Description of the task. Repeat every line, exactly, from the very first through the one where "66.8], [35.8, 65.8]];" appears. Add nothing else.

Source excerpt.
========================
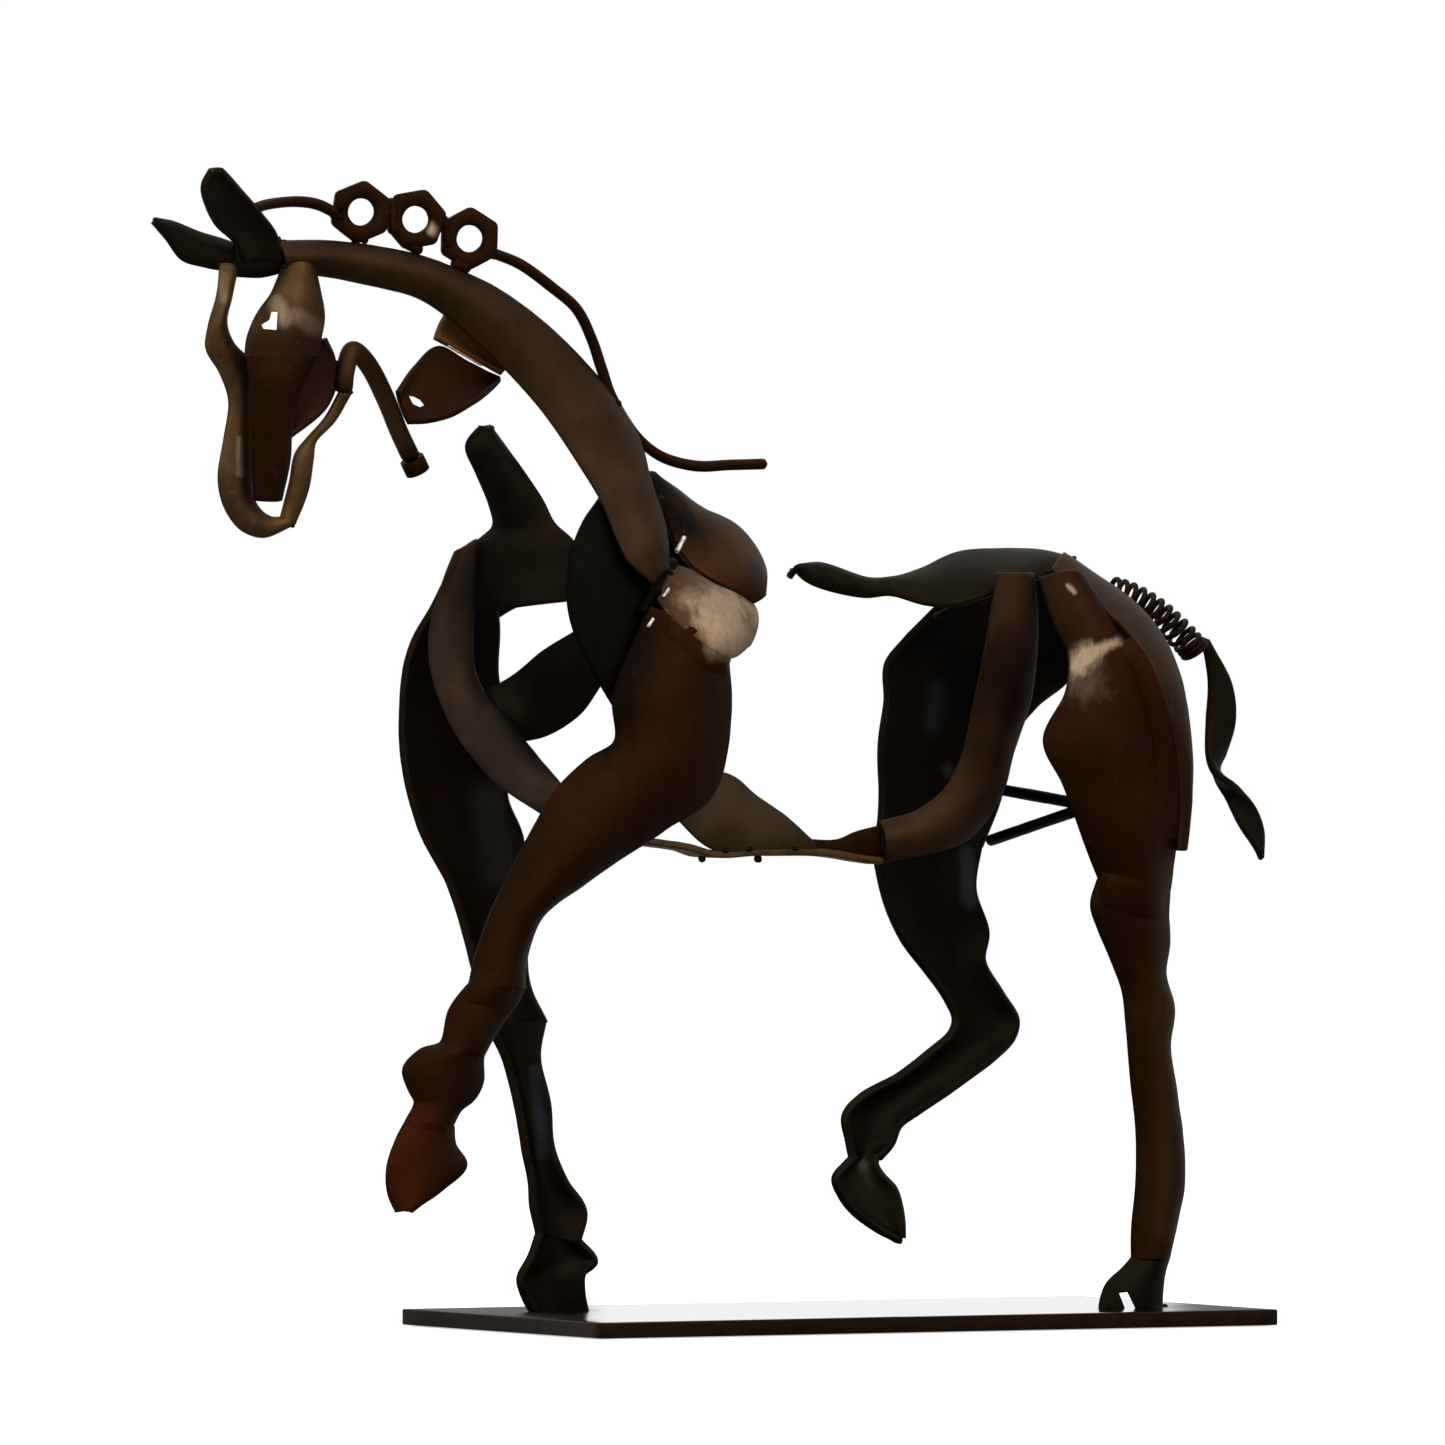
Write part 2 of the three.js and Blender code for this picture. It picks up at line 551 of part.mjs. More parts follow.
weld('belly_plate', 'olive', plate(
  [[-13.5, 54, -9], [-11, 53.5, -8], [-8.5, 51.4, -6], [-5.5, 49.2, -3.5], [-3.2, 47, -1.5]],
  [[-16.6, 49.4, -9.2], [-13.6, 46.5, -8], [-10.5, 45.5, -6], [-7, 45.4, -3.5], [-3.4, 45.3, -1.5]],
  { crown: 0.8 },
));

weld('flank_link', 'brown', plate(
  [[-3, 47, -1.4], [-0.4, 47, -0.8], [1.5, 47.8, -0.4], [3.8, 48.4, 0]],
  [[-3.2, 45.5, -1.4], [-0.6, 45.1, -0.8], [1.6, 44.8, -0.4], [3.8, 44.7, 0]],
  { crown: 0.3, strips: 2 },
));

weld('flank_band', 'olive', plate(
  [[15.6, 73.5, -6.2], [14.8, 67.8, -6.4], [13.6, 61.7, -4], [12, 54.9, -1.5], [10.3, 51.9, -0.8],
    [7.5, 49.8, -0.4], [4.1, 48.8, 0]],
  [[19.3, 73.5, -6.2], [19.6, 66, -6.4], [19, 61, -4], [17.3, 56, -1.5], [16, 51.5, -0.8], [12.5, 47, -0.4],
    [4.3, 44.9, 0]],
  { crown: 1.15, strips: 2 },
));

// Rump, hind legs and tail
const tailRoute = [[27, 72], [29, 71.4], [31.2, 70.2], [33.2, 68.6], [35, 66.8], [35.8, 65.8]];

weld('near_thigh', 'brown', plate(
  [[19.9, 73, -6.8], [21.4, 68.6, -7.6], [22.9, 65.4, -8.4], [22.6, 61.8, -9.2], [20.3, 56.9, -9.8],
    [22.2, 52.8, -10.1],
    [23.5, 49.5, -10.2], [25, 45.4, -10], [25.9, 43.2, -9.8]],
  [[24, 71.8, -4.6], [27.5, 68.5, -6.6], [30.5, 64.5, -8.2], [32.5, 61, -9], [34, 57, -9.6], [34, 52, -9.9],
    [33.7, 48, -10.2], [33.1, 43.5, -10], [32.8, 41.9, -9.8]],
  { crown: 2.45, thickness: legThickness, strips: 4 },
));

weld('near_hind_leg', 'brown', plate(
  [[25.7, 42.8, -9.8], [25.1, 40.5, -9.7], [25.8, 38.2, -9.6], [27.2, 35, -9.5], [28.3, 32, -9.5],
    [28.8, 28, -9.5],
    [29.2, 23, -9.5], [29.7, 18, -9.5], [29.7, 12.5, -9.5], [29.3, 8.2, -9.5], [29.3, 5.2, -9.5]],
  [[32.8, 41.5, -9.8], [32.7, 39.5, -9.7], [32.8, 36.5, -9.6], [32.4, 33.5, -9.5], [33.2, 30, -9.5],
    [32.7, 26.2, -9.5],
    [33.4, 22, -9.5], [34.1, 17, -9.5], [34.2, 12.5, -9.5], [33.5, 8.5, -9.5], [32.8, 5.4, -9.5]],
  { crown: 1.9, thickness: legThickness, steps: 1 },
));

const hoofSlit = [[28, 1.9], [28.8, 2], [30.2, -0.8], [29, -0.8]];
weld('near_hind_hoof', 'dark', pierced(plate(
  [[29.3, 5, -9.5], [28.2, 3.8, -9.5], [26.6, 2.3, -9.5], [26, 0.5, -9.5], [26, -1, -9.5]],
  [[32.8, 5.2, -9.5], [32.4, 3.8, -9.5], [32.2, 2.2, -9.5], [32.1, 0.5, -9.5], [32.1, -1, -9.5]],
  { crown: 1.5, thickness: legThickness },
), hoofSlit));

weld('far_thigh', 'dark', plate(
  [[10, 70.3, 4], [6.7, 67, 8], [4.7, 64.5, 10], [4.7, 61, 10.5], [4.1, 56.5, 10.5], [4.2, 51, 10.5],
    [3.8, 46.4, 10.3]],
  [[22.6, 72.5, 4], [24.5, 68, 8], [23.4, 63.3, 10], [20, 60.4, 10.5], [17.4, 57, 10.5], [16.4, 51.5, 10.5],
    [14.5, 46.5, 10.3]],
  { crown: -2.35, thickness: legThickness, strips: 4 },
));

weld('far_hind_leg', 'dark', plate(
  [[3.4, 46.2, 10.3], [4.4, 41.5, 10.2], [6.2, 37.2, 10.1], [8.8, 33.6, 10], [10.9, 30.7, 10], [11.6, 29, 10],
    [11.2, 27.6, 10], [9.6, 26.1, 10], [6, 23.4, 10], [2, 21.1, 10], [0.5, 19.2, 10], [0.9, 16.8, 10],
    [1.3, 15.2, 10]],
  [[14.4, 46.4, 10.3], [13.8, 42, 10.2], [15.1, 37.7, 10.1], [14.7, 34.8, 10], [16.5, 31.6, 10],
    [18.1, 28.9, 10],
    [17.7, 27, 10], [16, 25.2, 10], [12, 22.2, 10], [8.5, 19.8, 10], [6.3, 18.2, 10], [5.5, 16.4, 10],
    [4.4, 15.2, 10]],
  { crown: -1.5, thickness: legThickness, steps: 1 },
));

weld('far_hind_hoof', 'dark', plate(
  [[1.5, 15.1, 10], [0.6, 14.3, 10], [-0.5, 13, 10], [0.2, 11.1, 10], [1.8, 9.2, 10], [4, 7.7, 10],
    [6.1, 6.7, 10]],
  [[4, 15.1, 10], [3.9, 14.4, 10], [4.6, 13.3, 10], [5.8, 12, 10], [6.3, 10.5, 10], [6.5, 8.8, 10],
    [6.5, 7.2, 10]],
  { crown: -1.15, thickness: legThickness },
));

const braces = {
  upper: [[16.2, 52, 10.2], [23, 50.8, -9.6]],
  lower: [[15.2, 46.9, 9.8], [23.4, 49.8, -9.6]],
};
Object.entries(braces).forEach(([place, route]) => {
  weld(`thigh_brace_${place}`, 'dark', bar(route, roundSection(braceDiameter)));
});

weld(
  'tail_spring',
  'brown',
  spring(tailRoute, springDiameter, springWire, springTurns),
  bar(tailRoute, roundSection(springDiameter, 12)),
);

weld('rump_band', 'olive', plate(
  [[22.5, 75.4, -0.3], [25.2, 73.6, -1], [28.2, 71.6, -2.5], [30.7, 69.3, -4.5], [32.8, 66.2, -6.5],
    [34.2, 62.3, -8],
    [34.8, 57.4, -9.5], [34.7, 51, -10.5], [33.9, 46.3, -10.5]],
  [[21.2, 73.8, -5], [24.3, 71.6, -7.4], [27, 69.5, -9.4], [29.3, 67.2, -10.8], [31, 64.5, -11.8],
    [32.5, 60.5, -12.4], [33.5, 56.5, -12.4], [34, 51, -12], [33.7, 46.2, -11.4]],
  { crown: 0.65, strips: 2 },
));

weld('croup_far_plate', 'dark', plate(
  [[10.5, 74.6, 1], [16, 75.6, 1], [22, 75, 1], [26, 72.6, 1]],
  [[10.5, 71.4, 3], [15, 72.2, 3.4], [20.5, 73.2, 3.4], [24, 72, 2.8]],
  { crown: -0.75 },
));

weld('tail_ribbon', 'dark', plate(
  [[36.5, 66.5], [37, 62.5], [36.8, 59], [36.9, 55.5, -0.8], [37.7, 53.6, -1.7], [40, 52.1, -0.8],
    [41.8, 50.4], [42.7, 48], [42.6, 45.4]],
  [[37, 66.9], [39.3, 62.7], [39.7, 59], [38.7, 55.8, 0.8], [37.7, 53.8, 1.7], [38.8, 51, 0.8], [40.3, 48.4],
    [41.7, 46.3], [42.4, 45.2]],
  { crown: 0.3, strips: 2, steps: 1 },
));

export default horse;
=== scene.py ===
"""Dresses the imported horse: an openwork figure at a trot, welded from formed steel sheet, round rod, hex nuts
and a coil spring, on a flat steel base. Sizes are in metres. The head points along -X and the near side,
the horse's left, faces -Y."""

import math
from itertools import combinations

import bmesh
import bpy
from mathutils import Matrix, Vector, noise
from mathutils.bvhtree import BVHTree


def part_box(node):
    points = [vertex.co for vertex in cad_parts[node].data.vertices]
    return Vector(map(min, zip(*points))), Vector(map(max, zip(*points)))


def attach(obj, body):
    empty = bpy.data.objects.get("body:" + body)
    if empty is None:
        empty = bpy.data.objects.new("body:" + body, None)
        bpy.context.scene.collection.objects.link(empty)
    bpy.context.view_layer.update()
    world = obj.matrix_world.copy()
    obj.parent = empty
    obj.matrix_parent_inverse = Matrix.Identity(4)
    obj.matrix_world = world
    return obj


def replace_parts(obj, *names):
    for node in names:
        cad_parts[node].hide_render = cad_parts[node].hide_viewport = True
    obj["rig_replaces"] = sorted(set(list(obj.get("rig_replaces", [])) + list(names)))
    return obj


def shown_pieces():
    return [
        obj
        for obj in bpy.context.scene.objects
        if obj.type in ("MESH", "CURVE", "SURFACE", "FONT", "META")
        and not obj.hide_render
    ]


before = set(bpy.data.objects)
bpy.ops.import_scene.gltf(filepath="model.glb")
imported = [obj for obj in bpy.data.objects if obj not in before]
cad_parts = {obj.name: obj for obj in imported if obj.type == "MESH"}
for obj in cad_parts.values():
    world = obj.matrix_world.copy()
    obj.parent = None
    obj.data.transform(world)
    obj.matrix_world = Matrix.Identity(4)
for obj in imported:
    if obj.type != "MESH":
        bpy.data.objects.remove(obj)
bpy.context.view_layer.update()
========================
Result of this exercise.
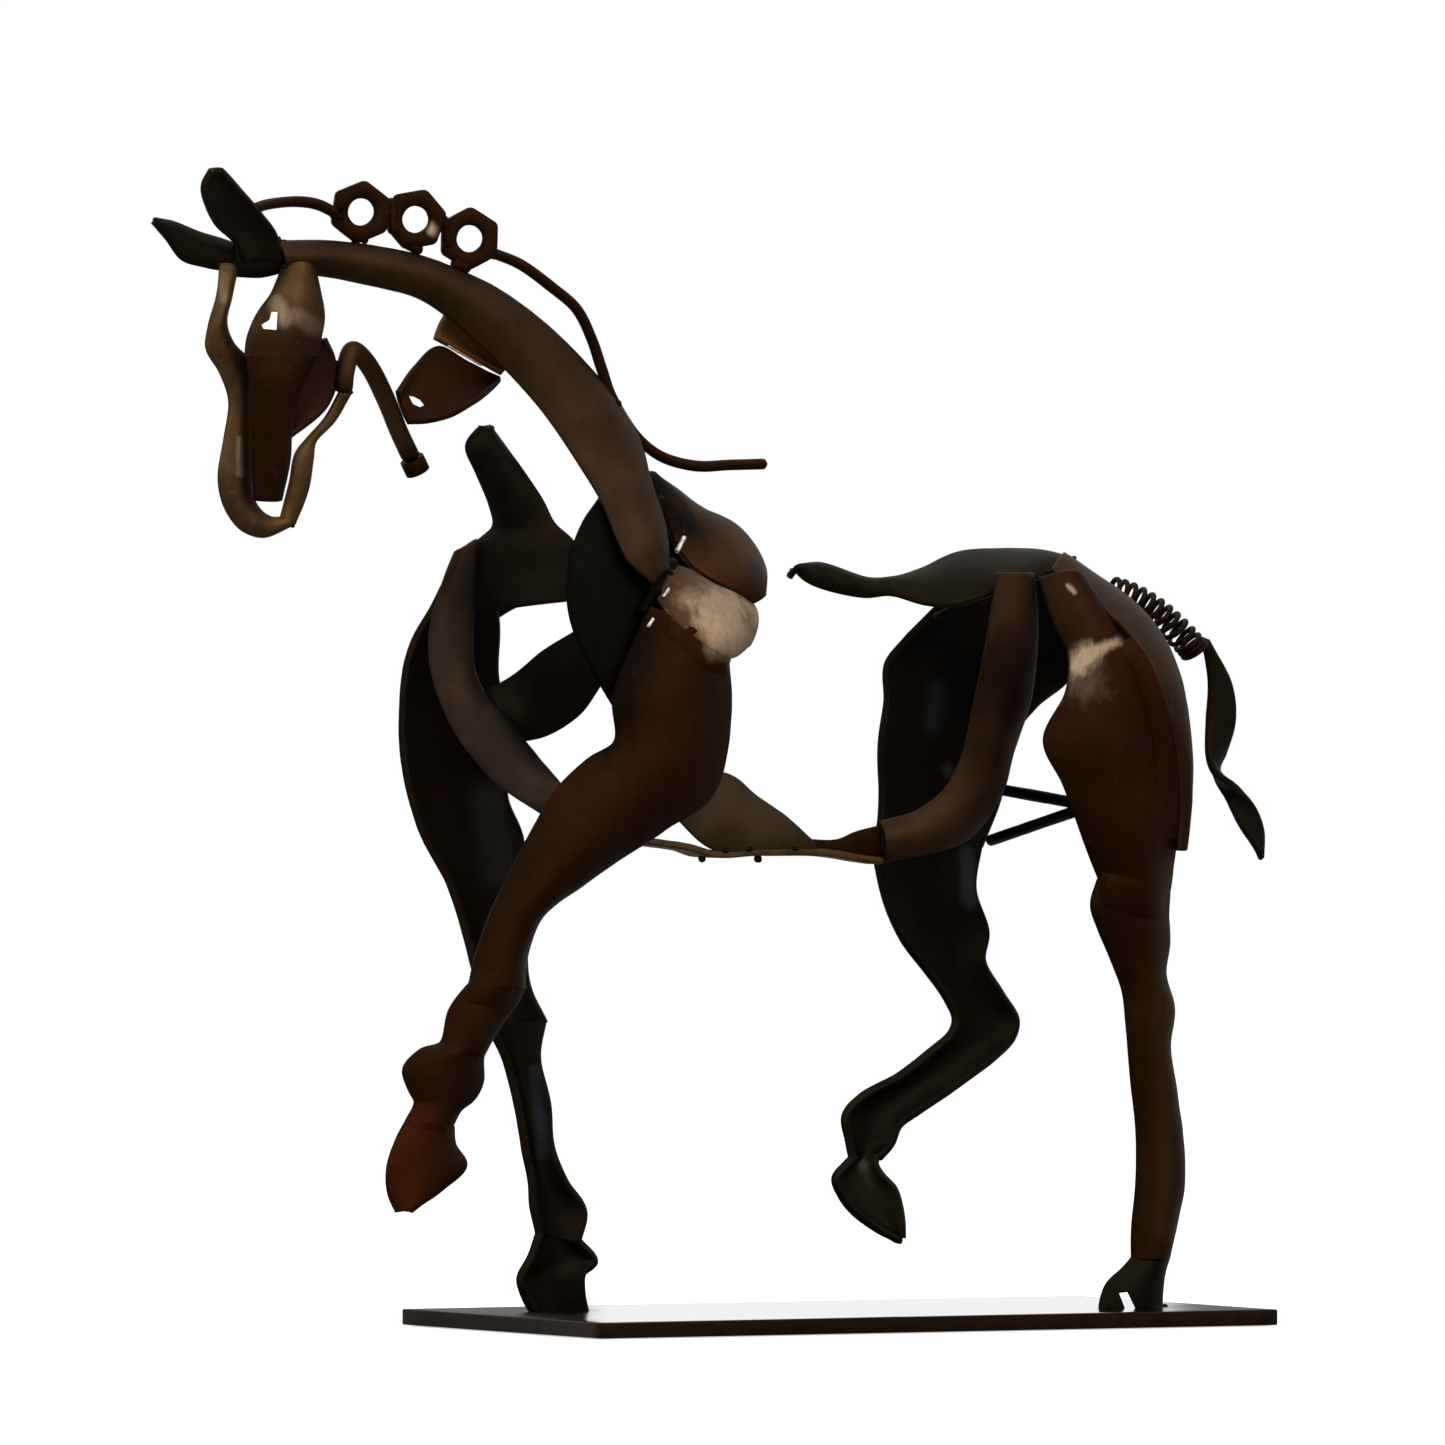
Write part 2 of the three.js and Blender code for this picture. It picks up at line 551 of part.mjs. More parts follow.
weld('belly_plate', 'olive', plate(
  [[-13.5, 54, -9], [-11, 53.5, -8], [-8.5, 51.4, -6], [-5.5, 49.2, -3.5], [-3.2, 47, -1.5]],
  [[-16.6, 49.4, -9.2], [-13.6, 46.5, -8], [-10.5, 45.5, -6], [-7, 45.4, -3.5], [-3.4, 45.3, -1.5]],
  { crown: 0.8 },
));

weld('flank_link', 'brown', plate(
  [[-3, 47, -1.4], [-0.4, 47, -0.8], [1.5, 47.8, -0.4], [3.8, 48.4, 0]],
  [[-3.2, 45.5, -1.4], [-0.6, 45.1, -0.8], [1.6, 44.8, -0.4], [3.8, 44.7, 0]],
  { crown: 0.3, strips: 2 },
));

weld('flank_band', 'olive', plate(
  [[15.6, 73.5, -6.2], [14.8, 67.8, -6.4], [13.6, 61.7, -4], [12, 54.9, -1.5], [10.3, 51.9, -0.8],
    [7.5, 49.8, -0.4], [4.1, 48.8, 0]],
  [[19.3, 73.5, -6.2], [19.6, 66, -6.4], [19, 61, -4], [17.3, 56, -1.5], [16, 51.5, -0.8], [12.5, 47, -0.4],
    [4.3, 44.9, 0]],
  { crown: 1.15, strips: 2 },
));

// Rump, hind legs and tail
const tailRoute = [[27, 72], [29, 71.4], [31.2, 70.2], [33.2, 68.6], [35, 66.8], [35.8, 65.8]];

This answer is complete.